• Task requirements:
Set down only the lines running from the one with "shown = obj.evaluated_get(depsgraph)" to the one with "c in corner])", both lines included, exactly as they stand, please.
** Start of Data rows **
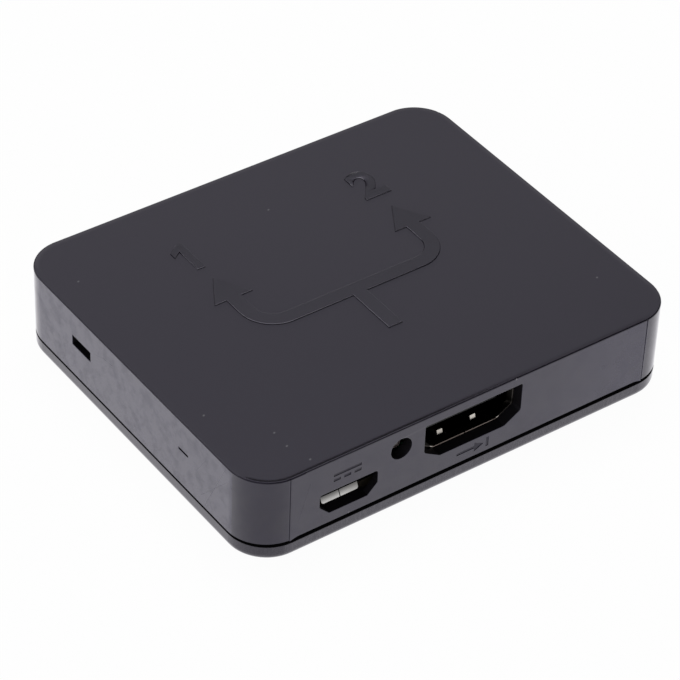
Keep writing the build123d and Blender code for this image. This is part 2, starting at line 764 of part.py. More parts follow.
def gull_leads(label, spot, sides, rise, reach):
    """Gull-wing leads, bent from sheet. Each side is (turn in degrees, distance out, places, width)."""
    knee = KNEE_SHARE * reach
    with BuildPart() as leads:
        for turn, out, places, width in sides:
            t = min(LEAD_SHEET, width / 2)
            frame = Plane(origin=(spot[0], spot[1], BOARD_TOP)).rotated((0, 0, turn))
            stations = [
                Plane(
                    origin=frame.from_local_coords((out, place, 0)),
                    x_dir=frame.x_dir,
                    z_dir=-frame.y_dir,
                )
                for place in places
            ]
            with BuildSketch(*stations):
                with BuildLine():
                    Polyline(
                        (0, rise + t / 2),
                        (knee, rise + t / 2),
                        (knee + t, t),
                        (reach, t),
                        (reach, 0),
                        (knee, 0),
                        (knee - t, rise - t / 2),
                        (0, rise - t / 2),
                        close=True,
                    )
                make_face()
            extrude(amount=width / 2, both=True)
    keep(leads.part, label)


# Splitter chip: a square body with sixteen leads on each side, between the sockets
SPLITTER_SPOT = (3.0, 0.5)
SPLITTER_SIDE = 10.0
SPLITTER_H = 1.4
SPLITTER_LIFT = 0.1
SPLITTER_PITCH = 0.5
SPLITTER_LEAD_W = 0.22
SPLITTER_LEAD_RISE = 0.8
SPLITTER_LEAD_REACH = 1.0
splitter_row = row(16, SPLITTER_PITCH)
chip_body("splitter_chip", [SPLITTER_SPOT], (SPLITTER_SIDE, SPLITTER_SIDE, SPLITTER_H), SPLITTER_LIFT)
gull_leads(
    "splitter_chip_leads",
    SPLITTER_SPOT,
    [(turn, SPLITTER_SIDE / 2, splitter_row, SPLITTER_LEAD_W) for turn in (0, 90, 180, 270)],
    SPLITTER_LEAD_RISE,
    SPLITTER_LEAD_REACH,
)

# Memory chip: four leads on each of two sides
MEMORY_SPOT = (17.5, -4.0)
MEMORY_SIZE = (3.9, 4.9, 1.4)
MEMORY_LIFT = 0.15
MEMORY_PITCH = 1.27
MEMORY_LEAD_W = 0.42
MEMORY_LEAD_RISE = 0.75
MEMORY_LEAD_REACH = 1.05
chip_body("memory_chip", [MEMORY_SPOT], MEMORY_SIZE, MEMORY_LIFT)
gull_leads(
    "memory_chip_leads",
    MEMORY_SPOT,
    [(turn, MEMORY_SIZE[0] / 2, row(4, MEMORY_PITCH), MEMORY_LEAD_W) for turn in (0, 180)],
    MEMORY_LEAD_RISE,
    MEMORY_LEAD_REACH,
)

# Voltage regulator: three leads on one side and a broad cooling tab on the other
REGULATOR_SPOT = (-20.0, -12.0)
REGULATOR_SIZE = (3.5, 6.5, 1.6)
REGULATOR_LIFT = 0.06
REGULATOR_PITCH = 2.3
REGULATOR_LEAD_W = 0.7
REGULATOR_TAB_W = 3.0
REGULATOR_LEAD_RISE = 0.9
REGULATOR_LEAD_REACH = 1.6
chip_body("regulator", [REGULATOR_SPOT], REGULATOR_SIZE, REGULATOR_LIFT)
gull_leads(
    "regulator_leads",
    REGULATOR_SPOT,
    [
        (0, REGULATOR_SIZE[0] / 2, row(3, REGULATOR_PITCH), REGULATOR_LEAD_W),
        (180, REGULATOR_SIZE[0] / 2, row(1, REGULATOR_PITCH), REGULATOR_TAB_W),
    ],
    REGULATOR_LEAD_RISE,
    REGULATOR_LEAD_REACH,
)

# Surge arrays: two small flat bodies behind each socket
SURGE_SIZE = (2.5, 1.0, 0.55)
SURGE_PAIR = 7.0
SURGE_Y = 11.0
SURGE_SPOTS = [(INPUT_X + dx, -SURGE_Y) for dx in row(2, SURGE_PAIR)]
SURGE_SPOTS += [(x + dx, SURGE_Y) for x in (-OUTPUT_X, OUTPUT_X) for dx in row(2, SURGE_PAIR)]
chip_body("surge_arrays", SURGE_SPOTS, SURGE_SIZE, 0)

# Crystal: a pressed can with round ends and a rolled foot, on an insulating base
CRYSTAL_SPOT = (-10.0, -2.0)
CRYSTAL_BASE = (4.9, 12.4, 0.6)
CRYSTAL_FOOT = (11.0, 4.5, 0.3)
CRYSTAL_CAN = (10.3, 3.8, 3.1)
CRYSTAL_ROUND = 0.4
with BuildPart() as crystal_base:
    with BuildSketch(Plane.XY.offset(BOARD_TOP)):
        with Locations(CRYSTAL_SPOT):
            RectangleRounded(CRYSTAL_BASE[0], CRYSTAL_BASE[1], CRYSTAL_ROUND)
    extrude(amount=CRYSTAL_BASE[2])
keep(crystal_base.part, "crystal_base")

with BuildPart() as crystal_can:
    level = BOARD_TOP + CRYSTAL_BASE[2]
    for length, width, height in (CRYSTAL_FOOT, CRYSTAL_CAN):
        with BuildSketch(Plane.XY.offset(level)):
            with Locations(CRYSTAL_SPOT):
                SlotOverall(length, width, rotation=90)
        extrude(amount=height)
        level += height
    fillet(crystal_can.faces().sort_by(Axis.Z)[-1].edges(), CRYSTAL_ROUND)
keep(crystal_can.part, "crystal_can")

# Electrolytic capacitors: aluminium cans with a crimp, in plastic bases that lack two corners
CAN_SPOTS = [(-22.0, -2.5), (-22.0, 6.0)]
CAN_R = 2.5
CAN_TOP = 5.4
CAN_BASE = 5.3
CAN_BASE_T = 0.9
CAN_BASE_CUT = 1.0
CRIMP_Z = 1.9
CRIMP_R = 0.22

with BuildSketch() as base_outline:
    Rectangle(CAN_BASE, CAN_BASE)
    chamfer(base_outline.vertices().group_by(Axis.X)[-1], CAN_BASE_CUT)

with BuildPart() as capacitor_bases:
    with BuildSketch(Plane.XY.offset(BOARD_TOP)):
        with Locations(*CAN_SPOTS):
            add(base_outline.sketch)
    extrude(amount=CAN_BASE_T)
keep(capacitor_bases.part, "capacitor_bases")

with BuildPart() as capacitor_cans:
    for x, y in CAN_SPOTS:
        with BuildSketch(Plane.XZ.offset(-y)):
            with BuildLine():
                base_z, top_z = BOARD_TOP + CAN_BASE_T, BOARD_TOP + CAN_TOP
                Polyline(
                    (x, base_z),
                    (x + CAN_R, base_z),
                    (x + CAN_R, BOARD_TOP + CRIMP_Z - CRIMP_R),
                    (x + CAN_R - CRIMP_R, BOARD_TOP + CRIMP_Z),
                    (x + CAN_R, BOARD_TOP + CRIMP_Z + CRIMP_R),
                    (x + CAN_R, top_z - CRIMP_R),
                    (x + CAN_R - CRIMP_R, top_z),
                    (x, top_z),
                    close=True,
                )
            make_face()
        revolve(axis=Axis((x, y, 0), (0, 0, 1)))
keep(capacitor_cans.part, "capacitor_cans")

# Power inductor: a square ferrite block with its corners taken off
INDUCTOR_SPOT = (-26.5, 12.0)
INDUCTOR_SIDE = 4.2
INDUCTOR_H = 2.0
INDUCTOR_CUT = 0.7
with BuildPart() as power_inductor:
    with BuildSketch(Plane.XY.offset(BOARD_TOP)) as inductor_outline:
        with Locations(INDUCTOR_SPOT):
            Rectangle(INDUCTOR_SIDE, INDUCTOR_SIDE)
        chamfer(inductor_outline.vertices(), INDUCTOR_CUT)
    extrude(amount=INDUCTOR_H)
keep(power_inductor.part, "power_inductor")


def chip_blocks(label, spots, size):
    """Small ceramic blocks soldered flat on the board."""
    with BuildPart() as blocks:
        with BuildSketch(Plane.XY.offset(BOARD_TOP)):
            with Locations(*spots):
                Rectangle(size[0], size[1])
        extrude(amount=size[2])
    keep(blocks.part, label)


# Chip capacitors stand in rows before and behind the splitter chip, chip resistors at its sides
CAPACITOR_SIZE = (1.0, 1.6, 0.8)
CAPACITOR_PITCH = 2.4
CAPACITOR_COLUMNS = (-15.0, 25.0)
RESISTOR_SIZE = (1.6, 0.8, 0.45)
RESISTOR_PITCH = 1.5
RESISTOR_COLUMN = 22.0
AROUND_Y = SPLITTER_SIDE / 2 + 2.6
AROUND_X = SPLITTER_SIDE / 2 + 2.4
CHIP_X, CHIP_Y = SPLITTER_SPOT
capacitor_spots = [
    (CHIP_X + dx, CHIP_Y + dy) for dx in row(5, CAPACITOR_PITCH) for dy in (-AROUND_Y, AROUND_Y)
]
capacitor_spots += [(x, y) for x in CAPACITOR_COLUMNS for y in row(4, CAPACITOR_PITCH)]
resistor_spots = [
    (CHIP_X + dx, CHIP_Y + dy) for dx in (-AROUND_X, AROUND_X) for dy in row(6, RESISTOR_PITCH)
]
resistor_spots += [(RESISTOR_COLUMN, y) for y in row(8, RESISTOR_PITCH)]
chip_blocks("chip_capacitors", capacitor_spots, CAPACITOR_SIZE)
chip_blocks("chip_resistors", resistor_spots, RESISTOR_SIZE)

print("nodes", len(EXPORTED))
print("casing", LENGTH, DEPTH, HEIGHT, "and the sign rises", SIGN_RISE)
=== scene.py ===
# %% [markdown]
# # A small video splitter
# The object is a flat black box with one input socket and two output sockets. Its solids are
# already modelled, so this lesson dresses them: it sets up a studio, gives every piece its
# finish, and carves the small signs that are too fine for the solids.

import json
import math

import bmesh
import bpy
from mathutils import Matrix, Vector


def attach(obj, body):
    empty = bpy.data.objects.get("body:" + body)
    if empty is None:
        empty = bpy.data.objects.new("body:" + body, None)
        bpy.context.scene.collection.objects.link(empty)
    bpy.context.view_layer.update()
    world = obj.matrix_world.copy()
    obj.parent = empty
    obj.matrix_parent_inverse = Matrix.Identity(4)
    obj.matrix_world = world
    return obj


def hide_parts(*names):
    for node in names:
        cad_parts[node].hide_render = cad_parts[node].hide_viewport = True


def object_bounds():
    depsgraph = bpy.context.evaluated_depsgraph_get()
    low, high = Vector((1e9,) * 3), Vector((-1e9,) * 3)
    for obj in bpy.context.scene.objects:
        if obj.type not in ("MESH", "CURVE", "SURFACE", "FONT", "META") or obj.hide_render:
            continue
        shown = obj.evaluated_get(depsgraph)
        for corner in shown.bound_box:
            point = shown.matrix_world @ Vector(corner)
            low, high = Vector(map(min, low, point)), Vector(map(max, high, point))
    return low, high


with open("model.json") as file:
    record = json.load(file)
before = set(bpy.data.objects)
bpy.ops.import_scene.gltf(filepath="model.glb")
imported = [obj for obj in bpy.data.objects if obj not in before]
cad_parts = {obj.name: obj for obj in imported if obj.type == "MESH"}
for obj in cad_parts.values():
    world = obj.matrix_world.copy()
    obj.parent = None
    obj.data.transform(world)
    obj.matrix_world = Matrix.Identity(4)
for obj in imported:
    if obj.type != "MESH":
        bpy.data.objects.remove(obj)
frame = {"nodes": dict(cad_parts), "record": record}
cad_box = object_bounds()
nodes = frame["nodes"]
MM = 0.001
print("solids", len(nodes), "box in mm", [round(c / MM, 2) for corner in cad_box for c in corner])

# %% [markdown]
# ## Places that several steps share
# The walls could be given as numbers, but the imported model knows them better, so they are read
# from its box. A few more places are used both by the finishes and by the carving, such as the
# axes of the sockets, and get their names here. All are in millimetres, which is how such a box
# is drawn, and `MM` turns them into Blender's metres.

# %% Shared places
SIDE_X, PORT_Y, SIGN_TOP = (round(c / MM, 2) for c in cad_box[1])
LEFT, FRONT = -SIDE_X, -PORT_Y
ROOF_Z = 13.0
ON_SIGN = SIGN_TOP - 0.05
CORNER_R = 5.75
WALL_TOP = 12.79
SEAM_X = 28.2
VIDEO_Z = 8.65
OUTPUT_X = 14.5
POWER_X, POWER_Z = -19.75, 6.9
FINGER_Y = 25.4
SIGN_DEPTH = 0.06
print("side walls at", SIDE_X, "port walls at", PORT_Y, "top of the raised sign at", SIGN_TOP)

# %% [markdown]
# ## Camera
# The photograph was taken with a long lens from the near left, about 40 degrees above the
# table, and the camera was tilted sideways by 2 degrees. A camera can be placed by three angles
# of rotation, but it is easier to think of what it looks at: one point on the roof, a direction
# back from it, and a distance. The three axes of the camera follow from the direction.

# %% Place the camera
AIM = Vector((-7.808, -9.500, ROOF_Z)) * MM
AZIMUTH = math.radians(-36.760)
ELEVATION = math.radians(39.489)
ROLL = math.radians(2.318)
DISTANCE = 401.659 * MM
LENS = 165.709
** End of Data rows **
** Start of Data rows **
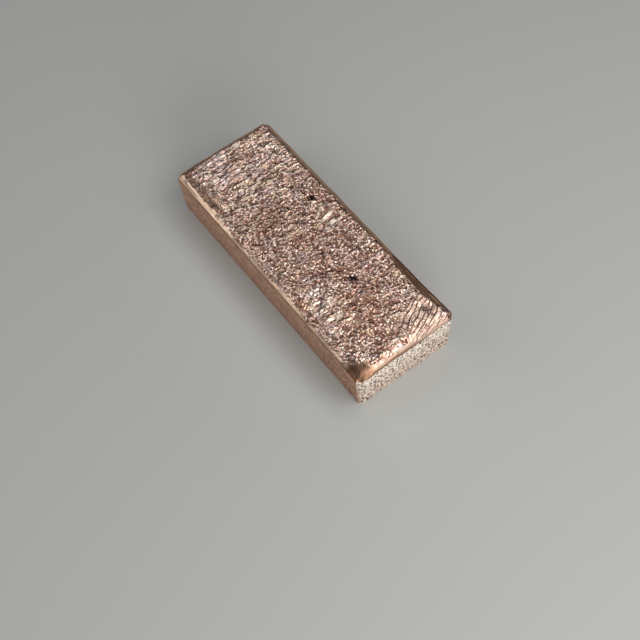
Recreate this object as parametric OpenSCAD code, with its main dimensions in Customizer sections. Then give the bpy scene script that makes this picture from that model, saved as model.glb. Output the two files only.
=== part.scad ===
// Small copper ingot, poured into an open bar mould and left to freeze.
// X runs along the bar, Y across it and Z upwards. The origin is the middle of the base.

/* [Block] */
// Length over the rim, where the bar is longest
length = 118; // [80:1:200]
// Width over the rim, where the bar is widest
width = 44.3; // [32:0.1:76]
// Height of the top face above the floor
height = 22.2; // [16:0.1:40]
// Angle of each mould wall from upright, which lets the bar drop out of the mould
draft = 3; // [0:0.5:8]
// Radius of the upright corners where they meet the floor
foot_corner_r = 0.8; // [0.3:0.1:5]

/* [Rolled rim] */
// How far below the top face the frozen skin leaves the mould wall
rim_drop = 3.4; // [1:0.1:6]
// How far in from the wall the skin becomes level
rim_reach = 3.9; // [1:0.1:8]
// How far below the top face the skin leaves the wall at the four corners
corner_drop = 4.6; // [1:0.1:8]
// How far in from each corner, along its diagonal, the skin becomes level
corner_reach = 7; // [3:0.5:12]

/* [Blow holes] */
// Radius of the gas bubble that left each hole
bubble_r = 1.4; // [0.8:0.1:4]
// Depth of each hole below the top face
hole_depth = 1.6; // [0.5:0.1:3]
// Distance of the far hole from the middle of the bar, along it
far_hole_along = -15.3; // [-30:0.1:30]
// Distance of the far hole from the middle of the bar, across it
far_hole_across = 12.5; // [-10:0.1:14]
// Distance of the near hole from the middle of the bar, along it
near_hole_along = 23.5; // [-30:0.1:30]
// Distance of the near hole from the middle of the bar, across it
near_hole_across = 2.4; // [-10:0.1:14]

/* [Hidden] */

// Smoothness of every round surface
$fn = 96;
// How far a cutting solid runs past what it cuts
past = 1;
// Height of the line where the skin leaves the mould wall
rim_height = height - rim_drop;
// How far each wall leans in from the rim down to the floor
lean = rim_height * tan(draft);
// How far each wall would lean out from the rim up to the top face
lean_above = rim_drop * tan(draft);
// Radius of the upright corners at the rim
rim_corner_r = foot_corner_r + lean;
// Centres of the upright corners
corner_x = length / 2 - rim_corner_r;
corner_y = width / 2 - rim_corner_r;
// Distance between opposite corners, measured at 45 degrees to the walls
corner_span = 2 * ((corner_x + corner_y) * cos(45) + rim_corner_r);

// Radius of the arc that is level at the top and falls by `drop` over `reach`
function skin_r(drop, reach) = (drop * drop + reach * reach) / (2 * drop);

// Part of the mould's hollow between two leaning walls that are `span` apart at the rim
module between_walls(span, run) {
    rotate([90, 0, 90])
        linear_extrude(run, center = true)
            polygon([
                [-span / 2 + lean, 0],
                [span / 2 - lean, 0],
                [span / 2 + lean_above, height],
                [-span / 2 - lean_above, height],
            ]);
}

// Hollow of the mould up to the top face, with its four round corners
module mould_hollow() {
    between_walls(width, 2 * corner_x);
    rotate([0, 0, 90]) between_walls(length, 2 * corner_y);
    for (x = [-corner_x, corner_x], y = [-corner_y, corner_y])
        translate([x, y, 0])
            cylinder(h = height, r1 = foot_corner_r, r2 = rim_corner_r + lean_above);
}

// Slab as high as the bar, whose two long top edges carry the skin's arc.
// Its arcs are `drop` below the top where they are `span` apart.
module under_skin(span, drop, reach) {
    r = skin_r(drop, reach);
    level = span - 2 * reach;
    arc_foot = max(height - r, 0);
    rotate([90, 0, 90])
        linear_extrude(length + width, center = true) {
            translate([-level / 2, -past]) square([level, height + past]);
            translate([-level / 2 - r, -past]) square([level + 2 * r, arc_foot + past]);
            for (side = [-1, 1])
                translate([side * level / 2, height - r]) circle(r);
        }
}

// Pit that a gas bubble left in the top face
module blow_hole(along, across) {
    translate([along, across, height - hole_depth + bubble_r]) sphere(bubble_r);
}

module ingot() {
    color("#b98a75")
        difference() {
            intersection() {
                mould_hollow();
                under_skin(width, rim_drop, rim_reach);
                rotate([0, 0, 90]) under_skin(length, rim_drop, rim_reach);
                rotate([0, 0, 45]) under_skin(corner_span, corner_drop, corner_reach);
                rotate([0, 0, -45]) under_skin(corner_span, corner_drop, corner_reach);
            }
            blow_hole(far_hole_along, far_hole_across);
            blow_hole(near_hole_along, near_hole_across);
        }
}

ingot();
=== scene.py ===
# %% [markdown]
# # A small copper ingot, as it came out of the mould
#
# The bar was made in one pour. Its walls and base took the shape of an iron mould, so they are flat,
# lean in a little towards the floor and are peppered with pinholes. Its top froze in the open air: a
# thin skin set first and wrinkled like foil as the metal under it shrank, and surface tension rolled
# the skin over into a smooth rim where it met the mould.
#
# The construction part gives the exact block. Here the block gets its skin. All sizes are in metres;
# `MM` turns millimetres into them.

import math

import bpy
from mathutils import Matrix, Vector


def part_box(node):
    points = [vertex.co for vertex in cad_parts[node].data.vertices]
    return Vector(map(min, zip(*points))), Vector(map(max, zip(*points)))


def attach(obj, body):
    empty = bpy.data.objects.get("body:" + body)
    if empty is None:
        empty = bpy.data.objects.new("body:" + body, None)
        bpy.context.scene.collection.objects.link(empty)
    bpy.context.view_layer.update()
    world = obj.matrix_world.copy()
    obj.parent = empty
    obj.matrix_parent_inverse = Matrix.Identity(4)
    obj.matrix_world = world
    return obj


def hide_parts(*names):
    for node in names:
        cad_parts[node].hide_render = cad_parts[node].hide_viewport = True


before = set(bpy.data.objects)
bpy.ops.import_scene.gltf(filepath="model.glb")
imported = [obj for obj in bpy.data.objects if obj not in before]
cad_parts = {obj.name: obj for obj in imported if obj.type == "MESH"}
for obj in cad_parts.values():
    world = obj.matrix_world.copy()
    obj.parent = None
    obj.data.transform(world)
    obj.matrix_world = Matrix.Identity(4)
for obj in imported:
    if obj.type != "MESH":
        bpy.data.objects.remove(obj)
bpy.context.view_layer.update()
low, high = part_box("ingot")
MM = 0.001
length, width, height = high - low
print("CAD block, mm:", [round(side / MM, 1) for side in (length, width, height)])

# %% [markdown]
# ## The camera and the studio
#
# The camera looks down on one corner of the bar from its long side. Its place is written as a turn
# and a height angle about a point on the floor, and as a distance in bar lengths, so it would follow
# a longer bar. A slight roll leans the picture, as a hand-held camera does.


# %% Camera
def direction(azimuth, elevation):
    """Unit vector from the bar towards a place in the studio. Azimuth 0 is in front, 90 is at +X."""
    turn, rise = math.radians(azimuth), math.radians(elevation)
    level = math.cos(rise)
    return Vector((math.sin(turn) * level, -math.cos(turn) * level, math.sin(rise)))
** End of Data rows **
• Output below:
        shown = obj.evaluated_get(depsgraph)
        for corner in shown.bound_box:
            point = shown.matrix_world @ Vector(corner)
            low, high = Vector(map(min, low, point)), Vector(map(max, high, point))
    return low, high


with open("model.json") as file:
    record = json.load(file)
before = set(bpy.data.objects)
bpy.ops.import_scene.gltf(filepath="model.glb")
imported = [obj for obj in bpy.data.objects if obj not in before]
cad_parts = {obj.name: obj for obj in imported if obj.type == "MESH"}
for obj in cad_parts.values():
    world = obj.matrix_world.copy()
    obj.parent = None
    obj.data.transform(world)
    obj.matrix_world = Matrix.Identity(4)
for obj in imported:
    if obj.type != "MESH":
        bpy.data.objects.remove(obj)
frame = {"nodes": dict(cad_parts), "record": record}
cad_box = object_bounds()
nodes = frame["nodes"]
MM = 0.001
print("solids", len(nodes), "box in mm", [round(c / MM, 2) for corner in cad_box for c in corner])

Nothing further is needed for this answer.